When creating games or playful experiences, I find it very important to have a lot of materials at hand. This way I can quickly prototype an interaction, while discussing first ideas over coffee with clients.
Prototyping 101: Paper and pencil
Paper and pencil is always the first thing I grab when prototyping games. Only after playing through a few iterations will I then create it digitally. The most important reason for doing so is that it remind my clients (and myself) of the fact that nothing is set in stone and that the final game will usually be completely different from the first sketch.
Token & Dice Library
Since I create mostly analog games, I rely heavily on card stock and game tokens. Over time I collected a wooden token and dice library that can be called "complete". Any imaginable token, each in a proper amount, can be found in these drawers. Most of these wooden tokens are only available in Germany, birthplace of the Eurogame-style game. I love these beautifully crafted elements in vivid colors. and then there's a world of dice that can be collected, with numbers ranging from 1-100 and many with icons, words, etcetera. Blank dice and cards are also essential for rapid prototyping.

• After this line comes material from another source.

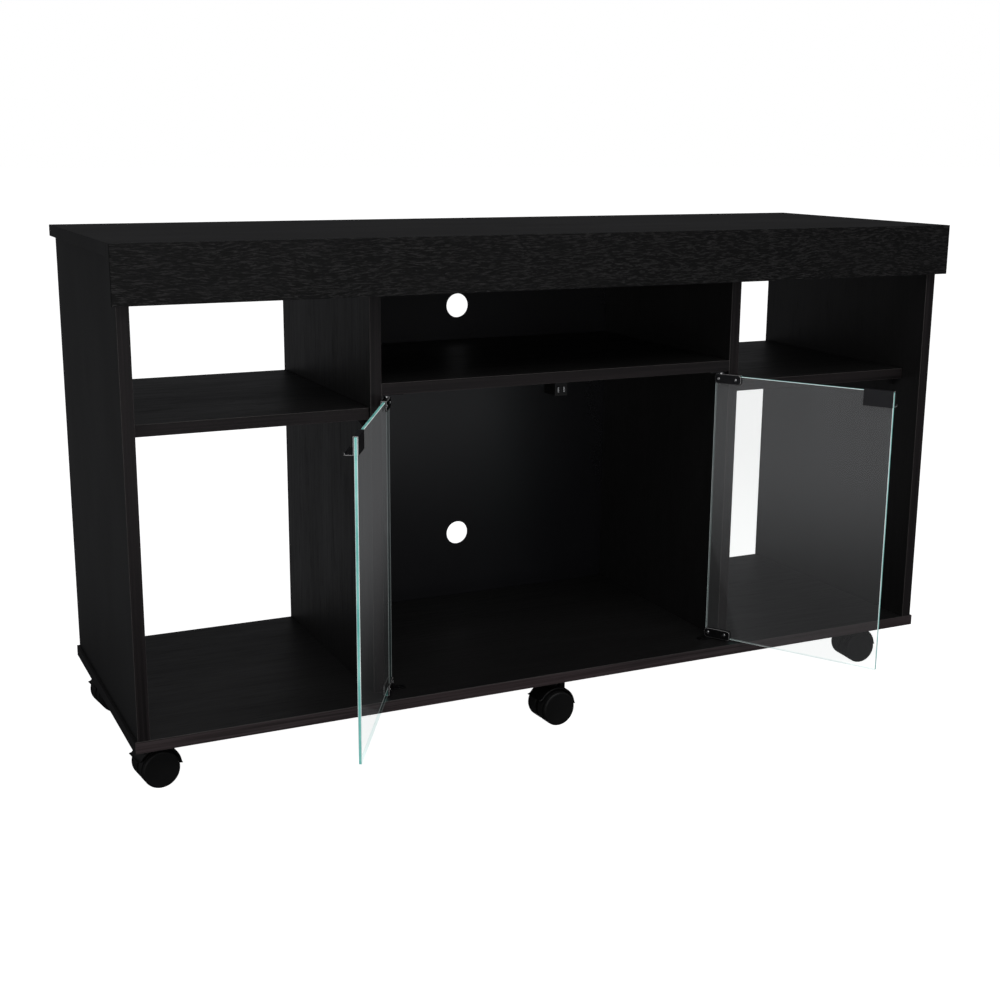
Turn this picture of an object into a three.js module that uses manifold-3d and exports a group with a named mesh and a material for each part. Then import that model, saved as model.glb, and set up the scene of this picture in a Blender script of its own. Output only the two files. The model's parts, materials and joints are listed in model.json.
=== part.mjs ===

I collect workshop formats based on cards. The Thing From the Future inspired me to create more game formats. When I co-facilitated this game for the Worldbuilding Institute in Los Angeles with its creator Jeff Watson and Alex McDowell, I realised the potential of this workshop format. When I find similar game cards, I buy and extra pack, deconstruct them and store them in my cards library. I even started to make long lists of words in Excel, based on workshop elements like Actions, Characters, Strengths, weaknesses, questions, etcetera. Of course only to find out I was trying to recreate the entirety of human language. But it's a fun exercise!
Lego & Duplo
I collect Lego, Duplo and Quatro. Since I like to create monochrome sculptures, I stock up heavily on black and on red. Bricklink has been a great help in trying to obtain any possible lego piece that ever hit the market in these colors. I use these for unique Brick Sculpture Challenges, a little workshop I started doing for fun with kids and friends yet am hoping to bring to a larger audience one day.
With a background in Graphic Design, my preferred weapon of Choice is Adobe Illustrator. It has become an extension of my fingers. Adobe photoshop and Google Sheets are also part of the mix, but that's about it. With such a light package, I can still pretty much run everything on my trusty MacBook Air, anywhere, anytime.